§ Goal: Only the lines from the one with "for name, x, y" through the one with "zip(*points))), Vector(map(max, zip(*points)))" are to be restated, word for word, with both of them included.

# START OF Record set

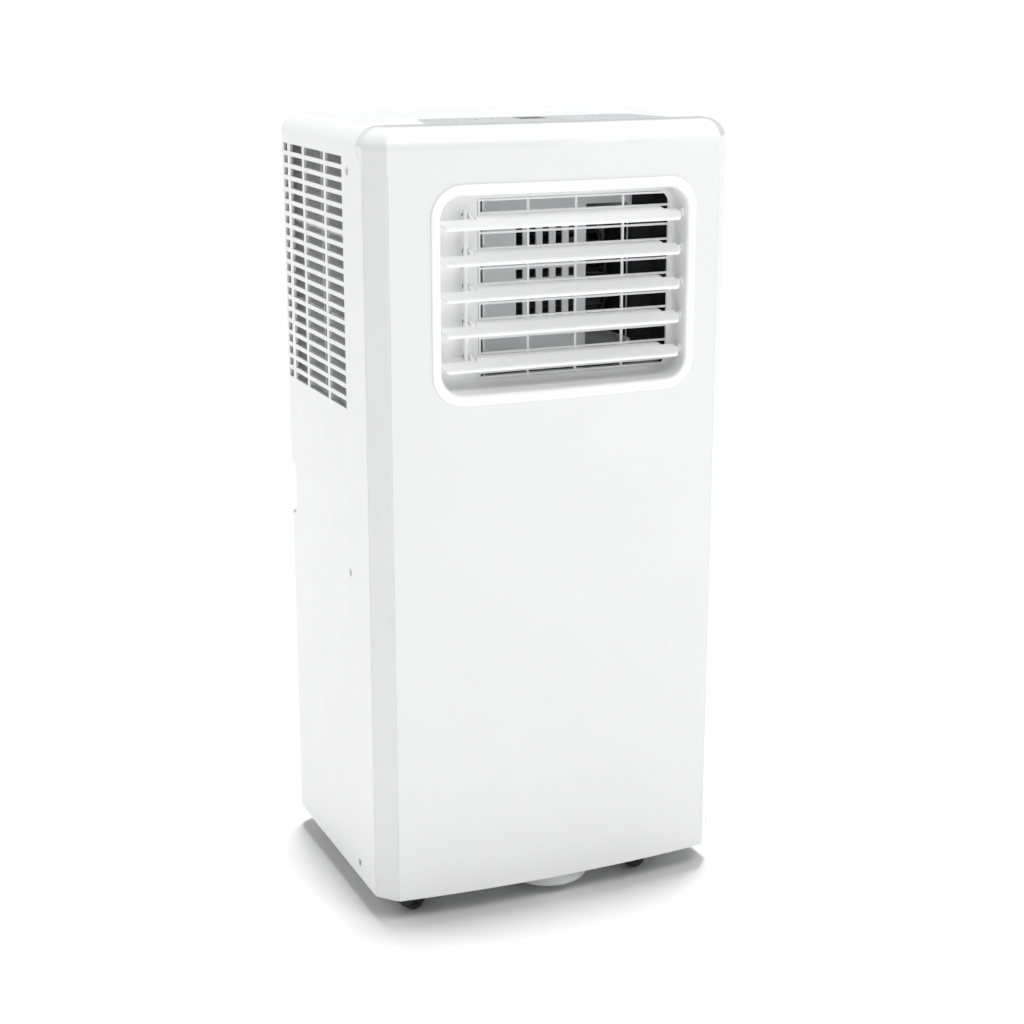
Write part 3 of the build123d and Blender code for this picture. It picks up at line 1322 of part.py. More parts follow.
# ---- casters ------------------------------------------------------------
def caster_fork(x, y):
    """Hooded fork with its swivel stem; the wheel trails along local +X."""
    half = WHEEL_W / 2 + 0.5
    outer = half + HOOD_WALL
    trail = CASTER_TRAIL
    hood_r = WHEEL_R + HOOD_GAP + HOOD_WALL
    hood = rod_y(hood_r, -outer, outer, trail, WHEEL_R)
    neck = block(-7, trail, -outer, outer, WHEEL_R + 4, HOOD_TOP)
    hood = hood + neck
    hood = hood & block(-20, 60, -outer, outer, WHEEL_R - 4, HOOD_TOP)
    cavity = rod_y(WHEEL_R + HOOD_GAP, -half, half, trail, WHEEL_R)
    cavity = cavity + block(trail - WHEEL_R - HOOD_GAP, trail + WHEEL_R + HOOD_GAP, -half, half, -5, WHEEL_R)
    hood = hood - cavity
    axle = rod_y(AXLE_R, -outer, outer, trail, WHEEL_R)
    stem = rod_z(STEM_R, HOOD_TOP - 3, STEM_TOP, 0, 0)
    collar = rod_z(STEM_R + 3, HOOD_TOP - 1, PAN_LOW - FIT, 0, 0)
    fork = fuse([hood, axle, stem, collar])
    return Pos(x, y, 0) * Rot(0, 0, CASTER_ANGLE) * fork


def caster_wheel(x, y):
    """Wheel of one caster with a rounded tread."""
    wheel = Cylinder(WHEEL_R, WHEEL_W)
    wheel = fillet(wheel.edges().filter_by(GeomType.CIRCLE), 2)
    dish = Cylinder(WHEEL_R - 4, 2)
    wheel = wheel - Pos(0, 0, WHEEL_W / 2) * dish - Pos(0, 0, -WHEEL_W / 2) * dish
    wheel = wheel - Cylinder(AXLE_R + RUN, 40)
    wheel = Pos(CASTER_TRAIL, 0, WHEEL_R) * Rot(90, 0, 0) * wheel
    return Pos(x, y, 0) * Rot(0, 0, CASTER_ANGLE) * wheel


# ---- whole object -------------------------------------------------------
def build():
    """Every node by name."""
    shell = casing_shell()
    envelope = casing_block(0.0, FLOOR_GAP, TOP_ROUND)
    nodes = {
        "front_panel": front_panel(shell),
        "rear_housing": rear_housing(shell, envelope),
        "side_screws": side_screws(),
        "exhaust_collar": exhaust_collar(),
        "louvre_frame": louvre_frame(),
        "louvre_link": louvre_link(),
        "outlet_guard": outlet_guard(),
        "blower_scroll": blower_scroll(),
        "blower_wheel": blower_wheel(),
        "blower_shaft": blower_shaft(),
        "blower_motor": blower_motor(),
        "middle_tray": middle_tray(),
        "base_pan": base_pan(),
        "drain_cap_lower": drain_cap(DRAIN_LOW_Z),
        "drain_cap_middle": drain_cap(DRAIN_MID_Z),
        "cord_bush": cord_bush(),
        "condenser_coil": condenser_coil(),
        "fan_scroll": fan_scroll(),
        "fan_wheel": fan_wheel(),
        "fan_shaft": fan_shaft(),
        "fan_motor": fan_motor(),
        "exhaust_duct": exhaust_duct(),
        "compressor": compressor(),
        "compressor_grommets": compressor_grommets(),
        "compressor_bolts": compressor_bolts(),
        "refrigerant_pipes": refrigerant_pipes(),
        "splash_wheel": splash_wheel(),
        "splash_motor": splash_motor(),
        "electrical_box": electrical_box(),
        "electrical_cover": electrical_cover(),
        "capacitor": capacitor(),
        "power_board": power_board(),
        "top_cover": top_cover(),
        "control_inlay": control_inlay(),
        "display_window": display_window(),
        "control_board": control_board(),
    }
    for i, z in enumerate(blade_heights()):
        nodes[f"louvre_blade_{i + 1}"] = louvre_blade(z)
    for i, (x, y) in enumerate(button_places()):
        nodes[f"button_{i + 1}"] = button(x, y)
    for side, word in ((-1, "left"), (1, "right")):
        nodes[f"evaporator_coil_{word}"] = evaporator_coil(side)
        nodes[f"air_filter_{word}"] = air_filter(side)
    for name, x, y in caster_places():
        nodes[f"caster_fork_{name}"] = caster_fork(x, y)
        nodes[f"caster_wheel_{name}"] = caster_wheel(x, y)
    return nodes


os.makedirs("parts", exist_ok=True)
for name, shape in build().items():
    export_step(shape, f"parts/{name}.step")
    print(name, round(shape.volume))
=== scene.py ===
"""Studio scene of a compact portable air conditioner.

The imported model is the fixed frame. Each sub-assembly is a class that dresses
its carried-over parts and builds the finer pieces that stand for plain ones.
"""
import json
import logging
import math
from dataclasses import dataclass
from enum import Enum
from typing import Sequence

import bmesh
import bpy
from mathutils import Matrix, Vector


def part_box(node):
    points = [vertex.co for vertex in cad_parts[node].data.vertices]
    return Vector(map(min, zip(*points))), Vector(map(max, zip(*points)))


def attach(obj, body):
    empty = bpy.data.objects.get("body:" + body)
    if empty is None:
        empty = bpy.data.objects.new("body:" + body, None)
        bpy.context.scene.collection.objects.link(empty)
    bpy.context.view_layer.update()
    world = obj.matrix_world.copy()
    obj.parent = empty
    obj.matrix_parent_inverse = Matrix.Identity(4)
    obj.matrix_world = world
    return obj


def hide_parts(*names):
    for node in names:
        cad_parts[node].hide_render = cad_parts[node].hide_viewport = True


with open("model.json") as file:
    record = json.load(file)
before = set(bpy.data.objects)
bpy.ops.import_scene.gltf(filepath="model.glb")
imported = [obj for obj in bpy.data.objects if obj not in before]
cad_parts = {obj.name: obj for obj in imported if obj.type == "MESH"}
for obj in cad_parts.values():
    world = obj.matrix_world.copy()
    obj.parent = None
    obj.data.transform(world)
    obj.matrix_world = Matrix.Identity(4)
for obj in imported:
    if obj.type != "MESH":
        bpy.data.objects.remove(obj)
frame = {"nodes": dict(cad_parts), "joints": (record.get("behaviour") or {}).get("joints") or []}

LOG = logging.getLogger("air_conditioner")
MM = 0.001
Pair = tuple[float, float]
Colour = Point = tuple[float, float, float]
Socket = bpy.types.NodeSocket
Value = Socket | float | tuple


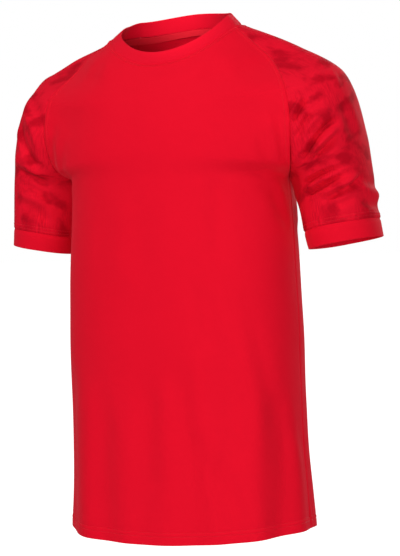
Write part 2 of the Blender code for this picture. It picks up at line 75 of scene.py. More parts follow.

# END OF Record set

§ Solution for this exercise:
    for name, x, y in caster_places():
        nodes[f"caster_fork_{name}"] = caster_fork(x, y)
        nodes[f"caster_wheel_{name}"] = caster_wheel(x, y)
    return nodes


os.makedirs("parts", exist_ok=True)
for name, shape in build().items():
    export_step(shape, f"parts/{name}.step")
    print(name, round(shape.volume))
=== scene.py ===
"""Studio scene of a compact portable air conditioner.

The imported model is the fixed frame. Each sub-assembly is a class that dresses
its carried-over parts and builds the finer pieces that stand for plain ones.
"""
import json
import logging
import math
from dataclasses import dataclass
from enum import Enum
from typing import Sequence

import bmesh
import bpy
from mathutils import Matrix, Vector


def part_box(node):
    points = [vertex.co for vertex in cad_parts[node].data.vertices]
    return Vector(map(min, zip(*points))), Vector(map(max, zip(*points)))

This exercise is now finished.